— START —

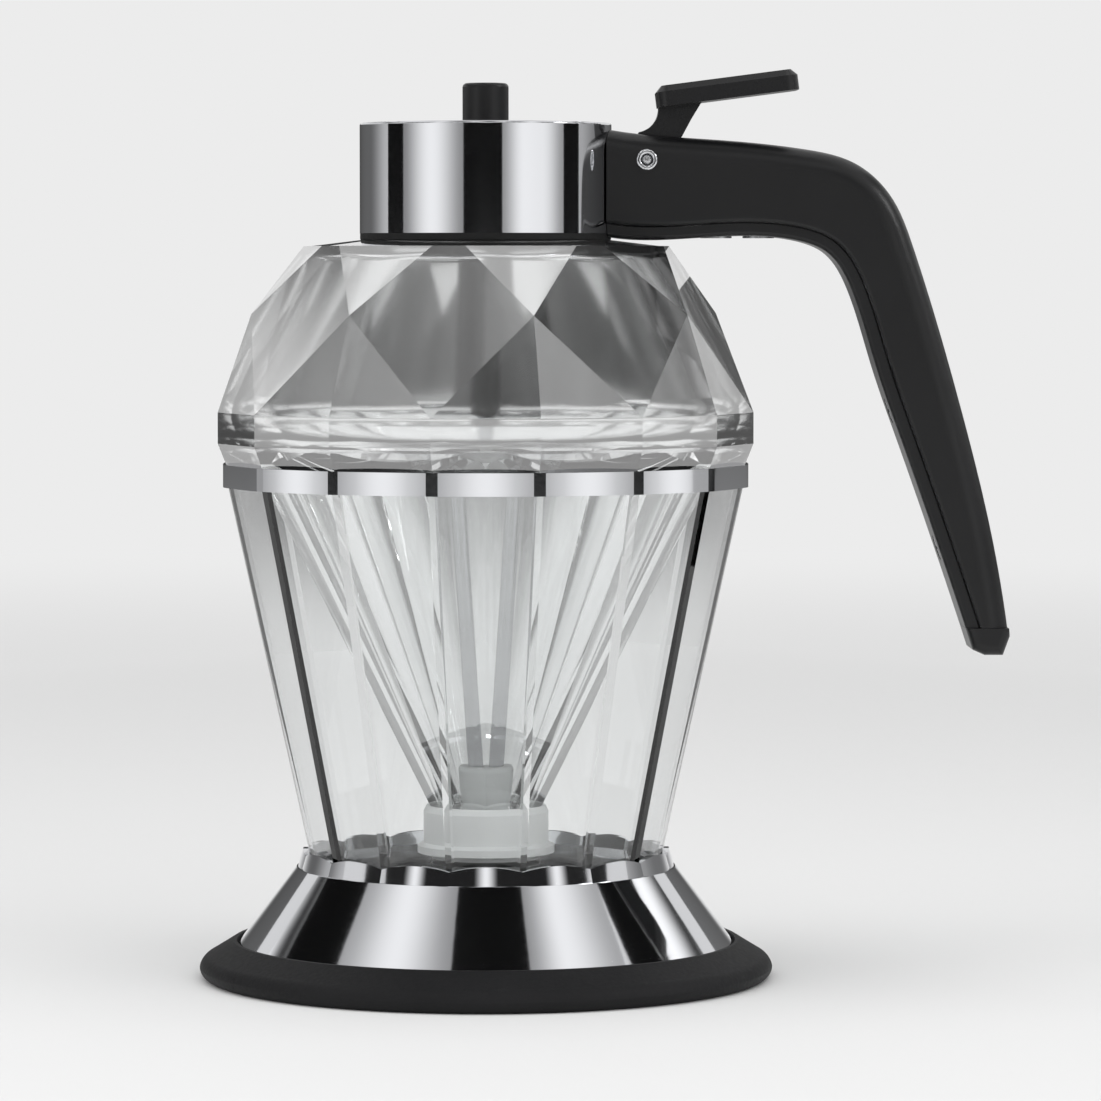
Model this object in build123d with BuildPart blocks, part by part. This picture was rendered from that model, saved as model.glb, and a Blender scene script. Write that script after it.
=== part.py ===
from build123d import *
import os
from math import atan, atan2, cos, hypot, pi, radians, sin, tan

os.makedirs("parts", exist_ok=True)

# Lever-lift dispenser: a faceted glass jar with a bottom outlet, a screwed head with handle and
# thumb lever, and a clear stand on a black foot. Millimetres, +Z up, origin on the table below
# the jar's axis. The handle points along +X, and -Y is the front.

# Clearances
fit = 0.05  # fixed pieces of one assembly
running = 0.08  # shafts in their holes
air = 0.4  # pieces that pass each other
seat_gap = 0.15  # between the plug and its seat

# Whole object
stand_height = 85.2  # the jar rests at this height
flats = 16  # round the cup, the rim and the jar's girdle
step = 360 / flats
front_corner = step / 2  # a flat faces the front

# Foot and base core
foot_r = 47.5
foot_bottom_r = 45.6
foot_widest_z = 1.9
foot_edge_in = 1.6  # the rounded edge ends this far in
foot_edge_h = 2.0  # and this far above its widest line
foot_height = 6.3
foot_shoulder_r = 42.0
foot_plate = 3.0
seat_depth = 0.8
seat_width = 2.6
core_plate = 2.0
core_boss_r = 3.6
core_r = 28.6
core_hole_r = 16.0
screw_circle_r = 24.0
screw_count = 3
screw_r = 1.5
screw_head_r = 2.9
screw_head_h = 1.7
base_screw_reach = 9.0
head_recess = 0.3
screw_tip_gap = 0.5  # below each screw's tip
base_drive_length = 3.5  # cross recess
base_drive_width = 0.7
base_drive_depth = 0.9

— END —

» What the task requires: Give back each line above precisely as it stands.

» Written solution:
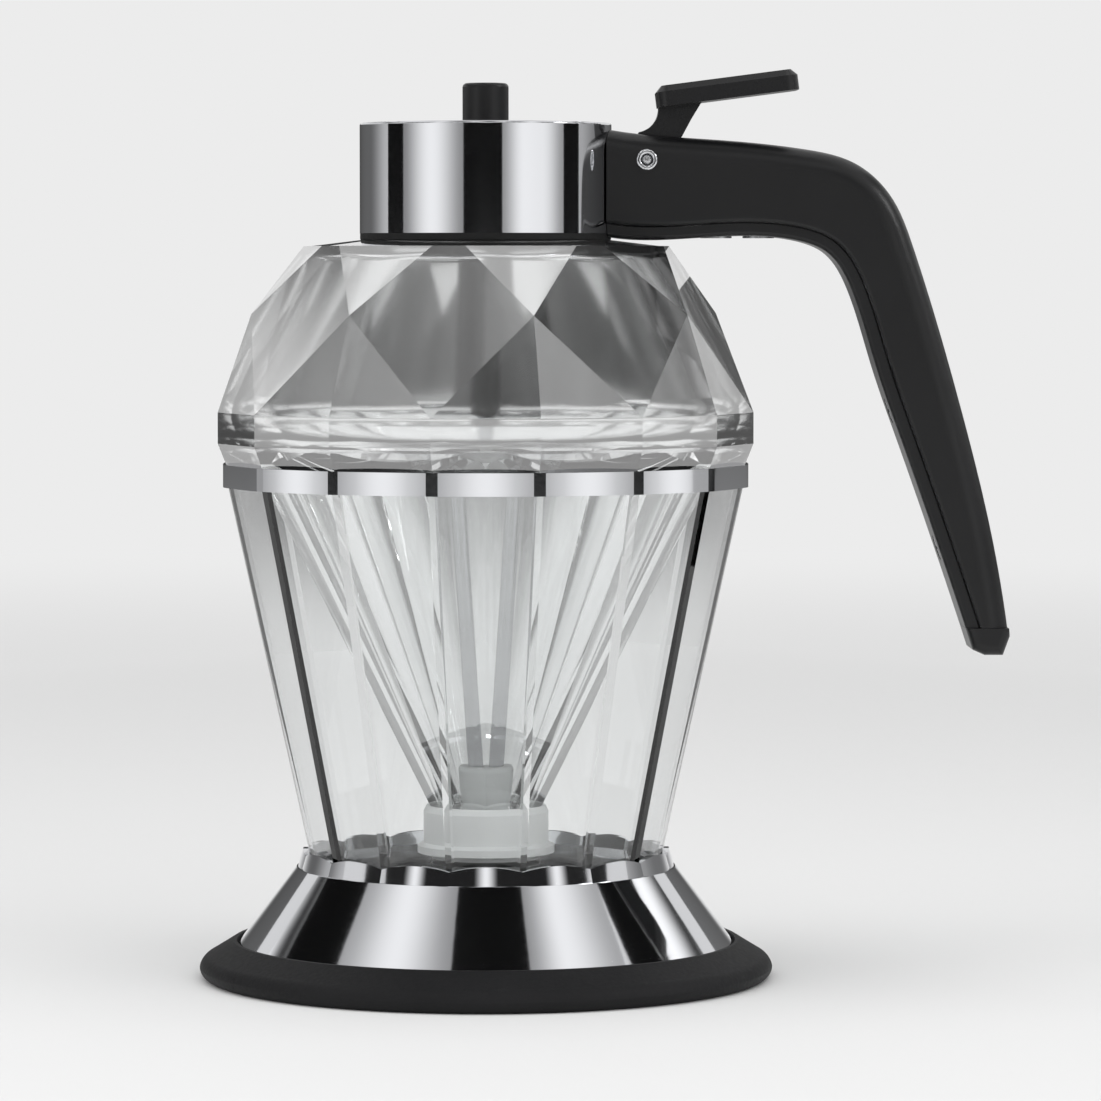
Model this object in build123d with BuildPart blocks, part by part. This picture was rendered from that model, saved as model.glb, and a Blender scene script. Write that script after it.
=== part.py ===
from build123d import *
import os
from math import atan, atan2, cos, hypot, pi, radians, sin, tan

os.makedirs("parts", exist_ok=True)

# Lever-lift dispenser: a faceted glass jar with a bottom outlet, a screwed head with handle and
# thumb lever, and a clear stand on a black foot. Millimetres, +Z up, origin on the table below
# the jar's axis. The handle points along +X, and -Y is the front.

# Clearances
fit = 0.05  # fixed pieces of one assembly
running = 0.08  # shafts in their holes
air = 0.4  # pieces that pass each other
seat_gap = 0.15  # between the plug and its seat

# Whole object
stand_height = 85.2  # the jar rests at this height
flats = 16  # round the cup, the rim and the jar's girdle
step = 360 / flats
front_corner = step / 2  # a flat faces the front

# Foot and base core
foot_r = 47.5
foot_bottom_r = 45.6
foot_widest_z = 1.9
foot_edge_in = 1.6  # the rounded edge ends this far in
foot_edge_h = 2.0  # and this far above its widest line
foot_height = 6.3
foot_shoulder_r = 42.0
foot_plate = 3.0
seat_depth = 0.8
seat_width = 2.6
core_plate = 2.0
core_boss_r = 3.6
core_r = 28.6
core_hole_r = 16.0
screw_circle_r = 24.0
screw_count = 3
screw_r = 1.5
screw_head_r = 2.9
screw_head_h = 1.7
base_screw_reach = 9.0
head_recess = 0.3
screw_tip_gap = 0.5  # below each screw's tip
base_drive_length = 3.5  # cross recess
base_drive_width = 0.7
base_drive_depth = 0.9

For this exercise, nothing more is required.